__What this task involves__
From the records below, extract only the lines running from the line with "left_side_frame();" to the line with "bpy.context.scene.collection.objects.link(empty)", both lines included, reproducing them exactly.

::::

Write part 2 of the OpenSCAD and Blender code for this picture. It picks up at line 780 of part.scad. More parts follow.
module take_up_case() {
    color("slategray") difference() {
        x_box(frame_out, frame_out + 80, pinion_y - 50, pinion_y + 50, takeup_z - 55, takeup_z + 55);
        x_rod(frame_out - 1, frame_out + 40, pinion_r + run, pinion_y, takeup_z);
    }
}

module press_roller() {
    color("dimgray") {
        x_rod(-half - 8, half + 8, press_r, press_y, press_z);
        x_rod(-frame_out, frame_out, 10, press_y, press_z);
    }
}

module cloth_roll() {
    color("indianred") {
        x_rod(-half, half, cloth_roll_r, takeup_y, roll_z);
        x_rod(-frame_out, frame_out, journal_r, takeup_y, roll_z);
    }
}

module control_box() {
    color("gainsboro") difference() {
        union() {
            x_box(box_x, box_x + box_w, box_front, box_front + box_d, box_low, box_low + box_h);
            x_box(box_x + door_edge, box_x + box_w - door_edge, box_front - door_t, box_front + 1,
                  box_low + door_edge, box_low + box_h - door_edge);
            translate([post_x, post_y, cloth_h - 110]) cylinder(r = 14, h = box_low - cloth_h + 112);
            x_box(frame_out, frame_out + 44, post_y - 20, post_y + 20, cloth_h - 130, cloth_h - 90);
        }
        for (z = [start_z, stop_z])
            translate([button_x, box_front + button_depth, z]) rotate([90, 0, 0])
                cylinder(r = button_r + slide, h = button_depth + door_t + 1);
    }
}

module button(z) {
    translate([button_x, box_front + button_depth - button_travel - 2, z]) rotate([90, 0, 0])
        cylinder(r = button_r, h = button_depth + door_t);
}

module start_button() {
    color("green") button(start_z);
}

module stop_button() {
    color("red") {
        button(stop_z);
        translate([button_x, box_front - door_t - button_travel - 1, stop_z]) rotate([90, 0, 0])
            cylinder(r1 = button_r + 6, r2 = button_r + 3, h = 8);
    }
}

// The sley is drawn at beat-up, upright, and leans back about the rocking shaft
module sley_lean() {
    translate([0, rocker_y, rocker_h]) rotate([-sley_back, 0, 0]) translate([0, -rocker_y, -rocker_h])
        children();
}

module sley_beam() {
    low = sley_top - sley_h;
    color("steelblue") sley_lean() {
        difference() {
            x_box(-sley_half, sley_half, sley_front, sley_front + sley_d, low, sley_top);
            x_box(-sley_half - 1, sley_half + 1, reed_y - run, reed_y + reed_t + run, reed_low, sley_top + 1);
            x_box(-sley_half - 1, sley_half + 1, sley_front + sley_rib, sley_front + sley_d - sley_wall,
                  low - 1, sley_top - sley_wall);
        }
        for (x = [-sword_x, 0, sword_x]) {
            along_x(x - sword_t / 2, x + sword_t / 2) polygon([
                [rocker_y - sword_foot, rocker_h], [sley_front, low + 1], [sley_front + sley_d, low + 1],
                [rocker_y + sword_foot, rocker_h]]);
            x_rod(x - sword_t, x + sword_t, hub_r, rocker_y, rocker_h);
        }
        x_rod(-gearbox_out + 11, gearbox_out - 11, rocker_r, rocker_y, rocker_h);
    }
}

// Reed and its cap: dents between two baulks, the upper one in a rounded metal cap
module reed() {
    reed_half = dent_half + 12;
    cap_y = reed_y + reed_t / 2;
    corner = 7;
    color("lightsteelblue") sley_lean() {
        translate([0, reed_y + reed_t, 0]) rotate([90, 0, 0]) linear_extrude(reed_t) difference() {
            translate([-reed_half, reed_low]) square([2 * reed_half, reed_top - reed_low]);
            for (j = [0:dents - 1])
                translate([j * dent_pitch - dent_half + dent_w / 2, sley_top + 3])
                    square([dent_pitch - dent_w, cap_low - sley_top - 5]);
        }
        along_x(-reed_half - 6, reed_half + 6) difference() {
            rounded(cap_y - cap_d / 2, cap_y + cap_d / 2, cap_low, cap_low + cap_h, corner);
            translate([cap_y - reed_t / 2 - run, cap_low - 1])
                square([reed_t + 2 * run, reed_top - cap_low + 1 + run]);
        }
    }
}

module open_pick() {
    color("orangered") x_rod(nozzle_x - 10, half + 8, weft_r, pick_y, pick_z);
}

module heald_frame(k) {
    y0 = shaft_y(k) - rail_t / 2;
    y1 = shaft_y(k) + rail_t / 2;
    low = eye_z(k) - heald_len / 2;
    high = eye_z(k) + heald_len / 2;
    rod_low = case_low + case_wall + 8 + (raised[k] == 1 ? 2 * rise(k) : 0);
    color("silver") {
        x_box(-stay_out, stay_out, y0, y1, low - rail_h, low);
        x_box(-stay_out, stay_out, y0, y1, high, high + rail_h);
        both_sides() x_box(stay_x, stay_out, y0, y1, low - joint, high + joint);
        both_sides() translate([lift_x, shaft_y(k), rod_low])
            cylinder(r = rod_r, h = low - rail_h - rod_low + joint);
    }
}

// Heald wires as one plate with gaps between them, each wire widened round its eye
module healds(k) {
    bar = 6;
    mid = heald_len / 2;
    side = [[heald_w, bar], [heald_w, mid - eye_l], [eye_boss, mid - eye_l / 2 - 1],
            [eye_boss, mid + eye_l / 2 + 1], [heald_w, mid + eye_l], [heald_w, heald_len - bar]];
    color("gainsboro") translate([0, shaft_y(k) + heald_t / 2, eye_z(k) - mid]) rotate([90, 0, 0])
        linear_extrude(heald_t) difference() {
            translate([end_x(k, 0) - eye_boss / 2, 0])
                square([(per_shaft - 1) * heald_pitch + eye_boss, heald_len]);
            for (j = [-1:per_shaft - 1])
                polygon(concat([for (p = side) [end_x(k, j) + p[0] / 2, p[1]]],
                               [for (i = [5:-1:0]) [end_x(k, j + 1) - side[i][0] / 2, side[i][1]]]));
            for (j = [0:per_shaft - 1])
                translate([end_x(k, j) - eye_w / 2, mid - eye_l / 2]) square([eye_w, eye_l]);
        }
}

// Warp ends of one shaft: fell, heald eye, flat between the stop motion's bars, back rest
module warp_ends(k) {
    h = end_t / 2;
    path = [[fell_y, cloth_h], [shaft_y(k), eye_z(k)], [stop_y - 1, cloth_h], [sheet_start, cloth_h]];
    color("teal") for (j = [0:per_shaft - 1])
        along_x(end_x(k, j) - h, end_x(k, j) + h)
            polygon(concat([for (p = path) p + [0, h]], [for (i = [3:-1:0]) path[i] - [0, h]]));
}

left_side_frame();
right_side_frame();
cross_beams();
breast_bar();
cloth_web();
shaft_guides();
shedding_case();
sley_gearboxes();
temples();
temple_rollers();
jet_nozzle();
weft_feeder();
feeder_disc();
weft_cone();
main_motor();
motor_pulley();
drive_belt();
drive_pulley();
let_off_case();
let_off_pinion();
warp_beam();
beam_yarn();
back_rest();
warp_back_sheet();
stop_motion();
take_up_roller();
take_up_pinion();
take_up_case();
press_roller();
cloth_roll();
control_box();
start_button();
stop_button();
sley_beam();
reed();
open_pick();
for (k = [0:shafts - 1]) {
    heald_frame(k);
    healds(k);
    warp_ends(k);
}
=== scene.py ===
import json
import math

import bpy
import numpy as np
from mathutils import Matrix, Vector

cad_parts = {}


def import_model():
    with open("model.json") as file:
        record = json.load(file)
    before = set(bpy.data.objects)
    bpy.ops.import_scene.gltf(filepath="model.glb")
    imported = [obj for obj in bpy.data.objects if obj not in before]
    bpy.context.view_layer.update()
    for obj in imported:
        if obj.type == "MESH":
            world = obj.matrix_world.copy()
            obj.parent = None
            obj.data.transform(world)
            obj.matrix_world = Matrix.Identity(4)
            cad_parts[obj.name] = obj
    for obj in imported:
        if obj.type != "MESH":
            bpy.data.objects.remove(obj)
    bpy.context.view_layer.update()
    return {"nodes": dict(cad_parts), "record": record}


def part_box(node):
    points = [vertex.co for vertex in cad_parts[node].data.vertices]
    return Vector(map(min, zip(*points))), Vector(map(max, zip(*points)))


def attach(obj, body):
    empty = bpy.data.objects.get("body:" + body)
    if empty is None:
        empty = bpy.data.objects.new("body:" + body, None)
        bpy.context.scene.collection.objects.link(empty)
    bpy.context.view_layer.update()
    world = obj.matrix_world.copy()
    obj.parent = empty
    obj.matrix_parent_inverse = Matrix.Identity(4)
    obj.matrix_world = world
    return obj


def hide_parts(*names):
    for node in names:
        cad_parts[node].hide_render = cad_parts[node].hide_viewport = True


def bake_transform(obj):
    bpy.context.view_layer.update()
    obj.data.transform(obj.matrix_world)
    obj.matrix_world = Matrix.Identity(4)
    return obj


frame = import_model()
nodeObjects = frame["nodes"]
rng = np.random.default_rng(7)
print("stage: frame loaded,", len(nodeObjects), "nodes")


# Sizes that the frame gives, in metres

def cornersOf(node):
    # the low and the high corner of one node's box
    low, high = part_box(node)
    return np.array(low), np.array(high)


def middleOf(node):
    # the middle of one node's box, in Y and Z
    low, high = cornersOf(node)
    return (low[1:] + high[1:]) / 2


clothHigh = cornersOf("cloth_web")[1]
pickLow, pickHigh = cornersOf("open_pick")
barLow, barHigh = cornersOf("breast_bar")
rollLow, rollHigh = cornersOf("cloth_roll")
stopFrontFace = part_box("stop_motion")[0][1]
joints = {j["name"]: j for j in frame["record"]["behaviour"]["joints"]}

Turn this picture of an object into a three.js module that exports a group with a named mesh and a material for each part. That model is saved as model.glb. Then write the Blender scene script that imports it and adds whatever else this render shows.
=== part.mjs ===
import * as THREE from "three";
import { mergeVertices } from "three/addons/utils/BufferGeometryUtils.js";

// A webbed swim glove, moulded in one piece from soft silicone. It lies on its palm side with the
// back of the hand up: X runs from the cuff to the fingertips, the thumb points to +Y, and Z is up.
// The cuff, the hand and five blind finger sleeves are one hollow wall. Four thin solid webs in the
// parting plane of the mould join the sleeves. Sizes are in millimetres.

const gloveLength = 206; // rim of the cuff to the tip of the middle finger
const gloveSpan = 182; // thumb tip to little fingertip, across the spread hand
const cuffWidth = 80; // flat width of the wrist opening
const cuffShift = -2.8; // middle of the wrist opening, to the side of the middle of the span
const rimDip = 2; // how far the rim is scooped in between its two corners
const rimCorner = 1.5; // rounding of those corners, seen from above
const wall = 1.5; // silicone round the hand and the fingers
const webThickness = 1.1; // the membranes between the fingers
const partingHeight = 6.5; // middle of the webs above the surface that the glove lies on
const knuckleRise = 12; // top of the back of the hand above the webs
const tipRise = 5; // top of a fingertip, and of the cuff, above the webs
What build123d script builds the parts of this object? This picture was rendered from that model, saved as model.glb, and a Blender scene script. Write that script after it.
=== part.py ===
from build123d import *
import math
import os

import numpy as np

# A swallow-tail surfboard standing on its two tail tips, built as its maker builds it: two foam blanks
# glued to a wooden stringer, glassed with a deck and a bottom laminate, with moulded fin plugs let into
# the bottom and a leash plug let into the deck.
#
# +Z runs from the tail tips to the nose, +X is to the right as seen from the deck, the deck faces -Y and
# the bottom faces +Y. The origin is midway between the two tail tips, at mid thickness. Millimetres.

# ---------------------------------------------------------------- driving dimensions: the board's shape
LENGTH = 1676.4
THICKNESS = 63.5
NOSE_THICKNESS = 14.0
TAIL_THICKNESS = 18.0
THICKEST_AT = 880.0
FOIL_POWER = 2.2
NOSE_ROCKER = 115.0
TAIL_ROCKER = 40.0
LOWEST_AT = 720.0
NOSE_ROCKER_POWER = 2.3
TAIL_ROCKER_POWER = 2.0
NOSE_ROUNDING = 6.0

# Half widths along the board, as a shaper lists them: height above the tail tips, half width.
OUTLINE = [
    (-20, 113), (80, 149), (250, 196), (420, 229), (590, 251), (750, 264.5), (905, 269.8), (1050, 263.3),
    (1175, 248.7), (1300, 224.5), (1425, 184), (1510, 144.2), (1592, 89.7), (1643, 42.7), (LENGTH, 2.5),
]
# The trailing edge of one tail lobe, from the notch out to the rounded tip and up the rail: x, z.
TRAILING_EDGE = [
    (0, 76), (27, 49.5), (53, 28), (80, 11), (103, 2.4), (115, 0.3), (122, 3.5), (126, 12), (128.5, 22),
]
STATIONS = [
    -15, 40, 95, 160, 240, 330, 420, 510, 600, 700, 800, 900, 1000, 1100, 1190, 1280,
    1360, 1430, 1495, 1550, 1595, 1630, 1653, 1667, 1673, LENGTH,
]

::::

__Reply to the task__
left_side_frame();
right_side_frame();
cross_beams();
breast_bar();
cloth_web();
shaft_guides();
shedding_case();
sley_gearboxes();
temples();
temple_rollers();
jet_nozzle();
weft_feeder();
feeder_disc();
weft_cone();
main_motor();
motor_pulley();
drive_belt();
drive_pulley();
let_off_case();
let_off_pinion();
warp_beam();
beam_yarn();
back_rest();
warp_back_sheet();
stop_motion();
take_up_roller();
take_up_pinion();
take_up_case();
press_roller();
cloth_roll();
control_box();
start_button();
stop_button();
sley_beam();
reed();
open_pick();
for (k = [0:shafts - 1]) {
    heald_frame(k);
    healds(k);
    warp_ends(k);
}
=== scene.py ===
import json
import math

import bpy
import numpy as np
from mathutils import Matrix, Vector

cad_parts = {}


def import_model():
    with open("model.json") as file:
        record = json.load(file)
    before = set(bpy.data.objects)
    bpy.ops.import_scene.gltf(filepath="model.glb")
    imported = [obj for obj in bpy.data.objects if obj not in before]
    bpy.context.view_layer.update()
    for obj in imported:
        if obj.type == "MESH":
            world = obj.matrix_world.copy()
            obj.parent = None
            obj.data.transform(world)
            obj.matrix_world = Matrix.Identity(4)
            cad_parts[obj.name] = obj
    for obj in imported:
        if obj.type != "MESH":
            bpy.data.objects.remove(obj)
    bpy.context.view_layer.update()
    return {"nodes": dict(cad_parts), "record": record}


def part_box(node):
    points = [vertex.co for vertex in cad_parts[node].data.vertices]
    return Vector(map(min, zip(*points))), Vector(map(max, zip(*points)))


def attach(obj, body):
    empty = bpy.data.objects.get("body:" + body)
    if empty is None:
        empty = bpy.data.objects.new("body:" + body, None)
        bpy.context.scene.collection.objects.link(empty)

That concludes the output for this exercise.